Lessons of Grit from my Immigrant Parents
This post was written by Ketch Solutions Engineer, Sahiti Surapaneni, as part of our #PassTheMic series.
Very early in my career, I was invited to a large meeting of executives. I was thrilled. I felt like I was being recognized and had a real opportunity to showcase my value. I learned shortly before the meeting that I had only been invited because the company that I worked for knew they needed to have more women visible. As a woman in tech, a person of color, an immigrant, and an introvert, I was DEI gold. I was tapped as intersectional window dressing.
It felt awful. Not only did I know that I was invited in the room for the wrong reasons, it felt like everybody else knew I had been included for the wrong reasons.
I went to an engineering focused college where 80% of the student population was male. I majored in mechanical engineering where the gender ratio was even worse. In those environments, I had mostly felt excluded by my peers during my education. As I entered the workforce, I had to contend with not being excluded but instead being tokenized.
So how did I get through? Let me tell you something about immigrant parents — they are truly something else. They just keep going no matter what challenge or hurdle is thrown at them. The outside noise never mattered to my parents. There were no excuses. To my parents, being in a field that was 80% male was really just a number, just a statistic, and not only was there no sense in letting a number intimidate you, there was no use in it. So I put my head down and followed their lead.

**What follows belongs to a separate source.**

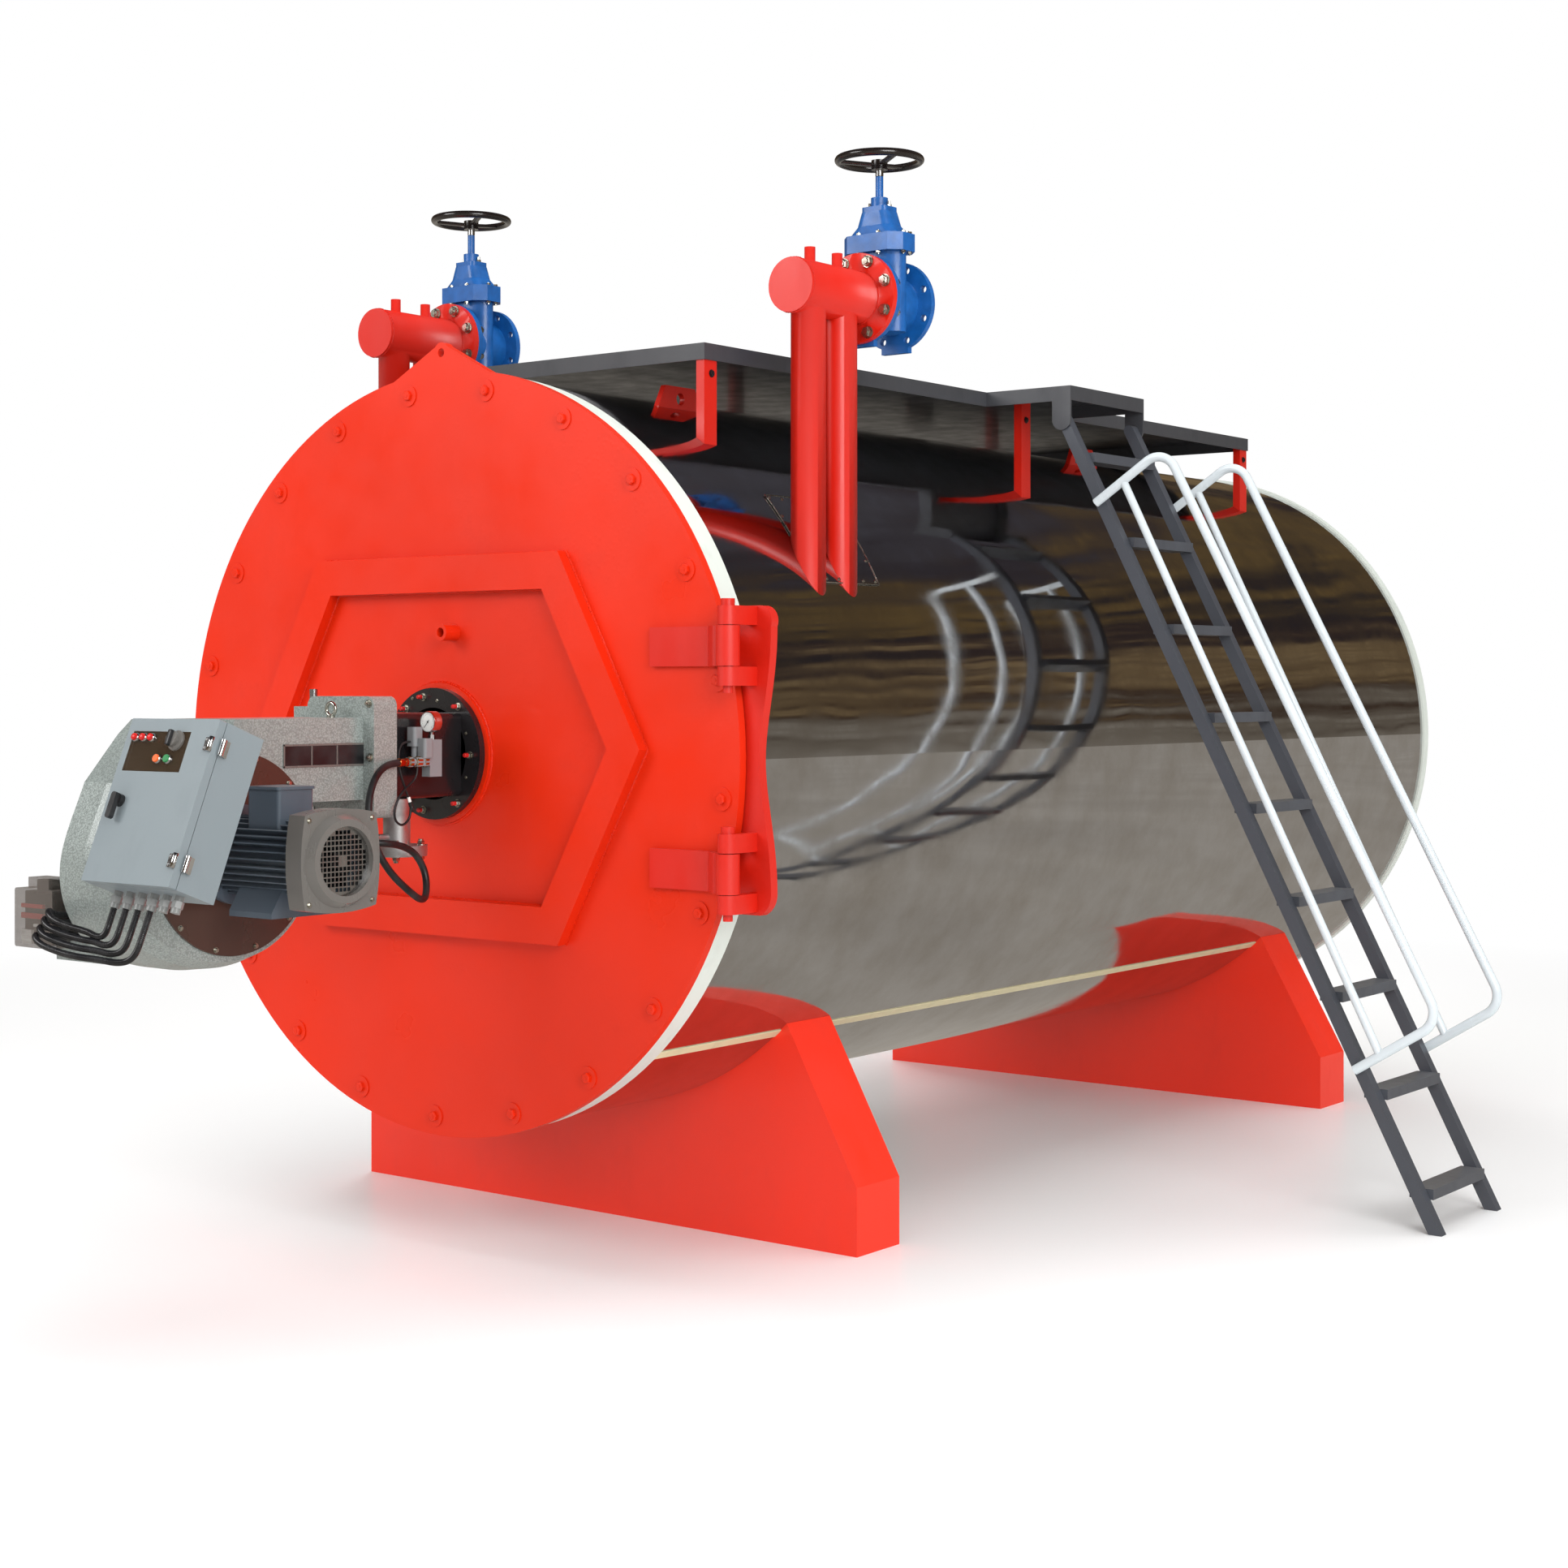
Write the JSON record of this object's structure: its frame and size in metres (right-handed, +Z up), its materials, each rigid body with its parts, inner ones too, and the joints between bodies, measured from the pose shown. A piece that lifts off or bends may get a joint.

That didn’t change the discomfort I felt in navigating my otherness — whether at an executive meeting, in a classroom or even at a conference event. Honestly, it’s still uncomfortable to navigate. What has changed is that I’ve started to get comfortable with the uncomfortable. I’ve embraced the uncertainty.
I decided to pursue a career in sales in spite of the fact that I’m an introvert. Sales is dominated by extroverts, you say? As my parents would say, that’s just another number. I could push through.

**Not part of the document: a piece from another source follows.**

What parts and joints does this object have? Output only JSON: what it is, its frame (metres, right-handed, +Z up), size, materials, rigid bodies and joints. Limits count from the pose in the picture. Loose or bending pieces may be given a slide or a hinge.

One thing that I’ve realized in pushing through is that there isn’t just space for introverts on the sales team and for women at startups, there is a desperate need for them. Extroverted men may have no problem chatting up potential customers with small talk, but what is equally important is listening to clients — really trying to understand what they need and why they need it.
That executive meeting early in my career was a lesson too. Even if I was invited in the room for the wrong reasons, it was still an opportunity to show that I belonged there. I hope others take that to heart.
Fast forward and now I work at a company that was founded by two immigrants of color. Both with immigrant parents who presumably taught them to ignore the odds, put their heads down, get the thing done and always keep going.